Dans une autre veine, plus pop et électro, il faut aller observer les Hutois. Non pas une nouvelle tribu indienne, mais plusieurs groupes natifs de Huy, une petite ville à côté de Liège, rassemblés sous le label Anorak Supersport. Leur musique n’est pas uniforme. Et c’est ce qui fait le charme de cet habit nouveau. Mixé et mastérisé au Rising Sun par Rudy Coclet, le fidèle ingénieur du son d’Arno, le dernier album de Raphaël Grignet, Poptronic, est truffé de pop et d'électronique. Pop par ses chansons et électronique par ses influences dont certaines sont à chercher du côté de New Order. Chez Pink Satellite, on travaille à deux. Olivier compose, Cédric mixe. Après la finale du Concours Circuit, l'album Electrolidays In Levitation a vu le jour fin 2001, un album aussi fédérateur que les sets du duo, destinés aux accros du dancefloor comme aux envies de cocooning. Mais le duo est appréciable en concert, tant par la qualité de sa house que par la chaleur des atmosphères qu’il arrive à distiller, l’air de rien. (pinksatellite.anotherlight.com ).

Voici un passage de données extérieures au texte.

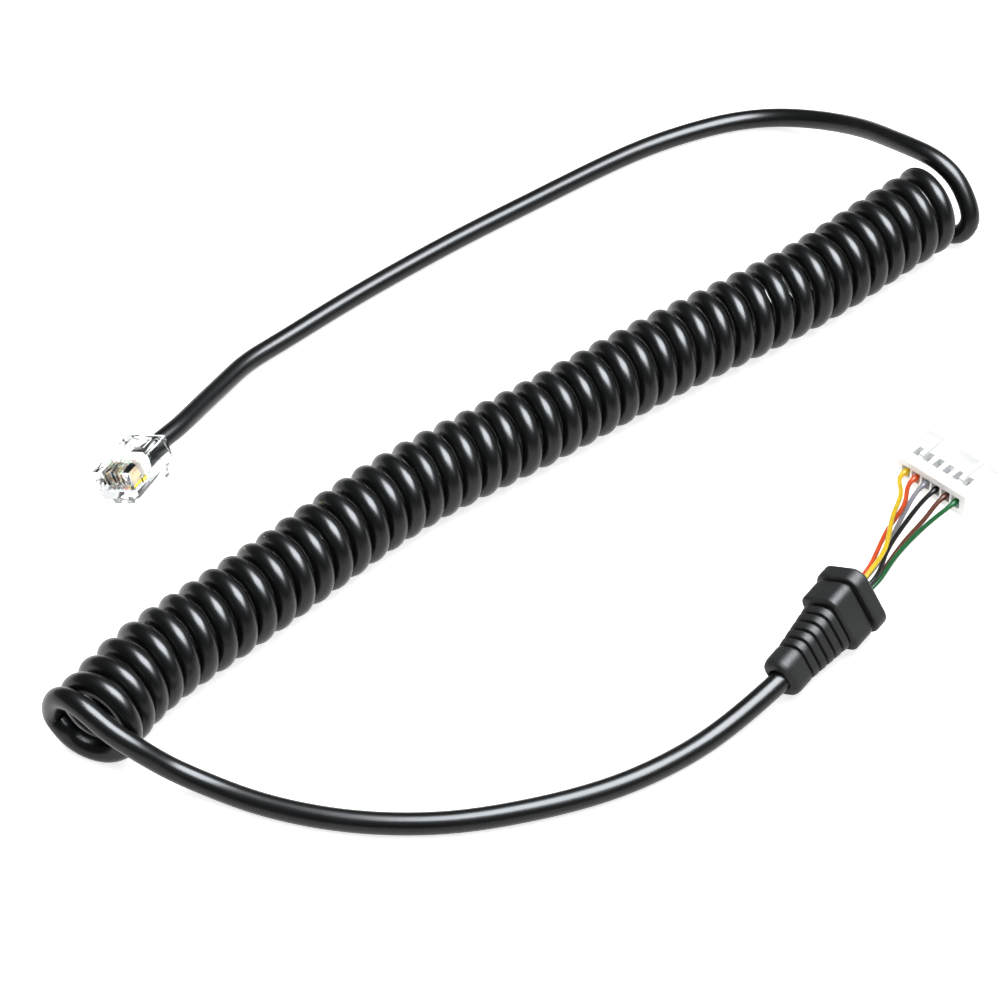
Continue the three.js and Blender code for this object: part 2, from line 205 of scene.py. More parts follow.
def oblong_rings(stations: np.ndarray, per_corner: int) -> np.ndarray:
    """Rounded oblongs square to the X axis, as a grid with a row for each station.

    A ring's corner is an arc about a centre that lies a corner radius inside both sides, so a
    ring as wide and high as two radii is a circle.

    Args:
        stations: Rows of x, middle y, middle z, width, height and corner radius.
        per_corner: Points on each rounded corner.

    Returns:
        The grid of points.
    """
    quarter = np.repeat(np.arange(4), per_corner)
    turn = quarter * np.pi / 2 + np.tile(np.linspace(0, np.pi / 2, per_corner), 4)
    side_y = np.where((quarter == 0) | (quarter == 3), 1, -1)
    side_z = np.where(quarter < 2, 1, -1)
    x, middle_y, middle_z, width, height, corner = (stations[:, i, None] for i in range(6))
    # a corner stays just short of half its ring, so that no two points fall together
    corner = np.minimum(corner, np.minimum(width, height) / 2 - 1e-4)
    y = middle_y + side_y * (width / 2 - corner) + corner * np.cos(turn)
    z = middle_z + side_z * (height / 2 - corner) + corner * np.sin(turn)
    return np.stack([np.broadcast_to(x, y.shape), y, z], axis=2)


def skin(name: str, grid: np.ndarray, sharp: float | None = None) -> bpy.types.Object:
    """A closed mesh from a grid whose rows are rings, with a pole in the middle of each end ring.

    The UV map runs once round each ring and, in metres, along the rows.

    Args:
        name: The piece's name.
        grid: Rings of points in metres, in the part's frame.
        sharp: Edges that turn by more than this angle in degrees stay sharp.

    Returns:
        The new object, linked to the scene.
    """
    rows, around = grid.shape[:2]
    points = np.concatenate([grid.reshape(-1, 3), grid[[0, -1]].mean(axis=1)])
    row, column = np.meshgrid(np.arange(rows - 1), np.arange(around), indexing="ij")
    following = (column + 1) % around
    start, end = row * around, (row + 1) * around
    quads = np.stack([start + column, start + following, end + following, end + column], axis=2)
    i = np.arange(around)
    following = (i + 1) % around
    last = (rows - 1) * around
    low = np.stack([following, i, np.full(around, rows * around)], axis=1)
    high = np.stack([last + i, last + following, np.full(around, rows * around + 1)], axis=1)
    mesh = bpy.data.meshes.new(name)
    mesh.from_pydata(points, [], [*quads.reshape(-1, 4).tolist(), *low.tolist(), *high.tolist()])
    along = travelled(grid.mean(axis=1))
    u = np.stack([column, column + 1, column + 1, column], axis=2) / around
    v = along[np.stack([row, row, row + 1, row + 1], axis=2)]
    body = np.stack([u, v], axis=3).reshape(-1, 2)
    caps = np.zeros((6 * around, 2))
    layer = mesh.uv_layers.new(name="UVMap")
    layer.data.foreach_set("uv", np.concatenate([body, caps]).ravel())
    mesh.polygons.foreach_set("use_smooth", np.ones(len(mesh.polygons), bool))
    if sharp is not None:
        mesh.set_sharp_from_angle(angle=math.radians(sharp))
    mesh.update()
    piece = bpy.data.objects.new(name, mesh)
    bpy.context.scene.collection.objects.link(piece)
    return face_outward(piece)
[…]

Mais celui que nous préférons, et qui devrait vous enchanter de ses rocktournelles, c'est sans nul doute Jéronimo et son éternel "petit groupe" (soit un bassiste et un batteur). Quand il apparaît, le crâne pas bien garni, tenant sa guitare d’une main un peu gauche, on pourrait se dire : un chanteur français (pardon ! francophone) de plus. Et non ! Cette découverte belge, Jérôme Mardaga de son vrai nom, a le rock simple - avec batterie et basse à cinq cordes - intelligible (ce qui est rare) et gai. Tout comme ses textes. Occupant sans relâche ses machines pour aviver des chansons en français riches en humour acide et en propos décapants, il parle de toutes ces petites choses qui font la vie tragique, belle, drôle, moche et plus si affinités… On y retrouve également toutes les influences musicales auquel l'artiste s'est confronté (Velvet, U2, John Barry, My Bloody Valentine). Car si Jeronimo a une spécialité, ce sont les histoires tristes comme Ma femme me trompe ou J’ai peur des Américains (une reprise de Bowie, en français). Elles sont contées avec une telle aimable dérision, que le sourire affleure souvent. Quand Jeronimo regrette «l’éternel petit groupe, qui jamais ne sera grand, car trop soucieux de bien faire», le propos, un tantinet autobiographique, est plus ironique et critique... A l’image de cette Sarah rencontrée «tout à fait par hasard, le jour de mon mariage. Mon mariage est foutu, merci Sarah»… A lire au premier ou au deuxième degré.

Nicolas Gros-Verheyde

Jusqu’au 23 mai au Botanique, à Bruxelles

www.ais.be/botanique/frame2.html

¹Noël Godin s'est rendu célèbre en lançant des tartes à la crème au visage de célébrités.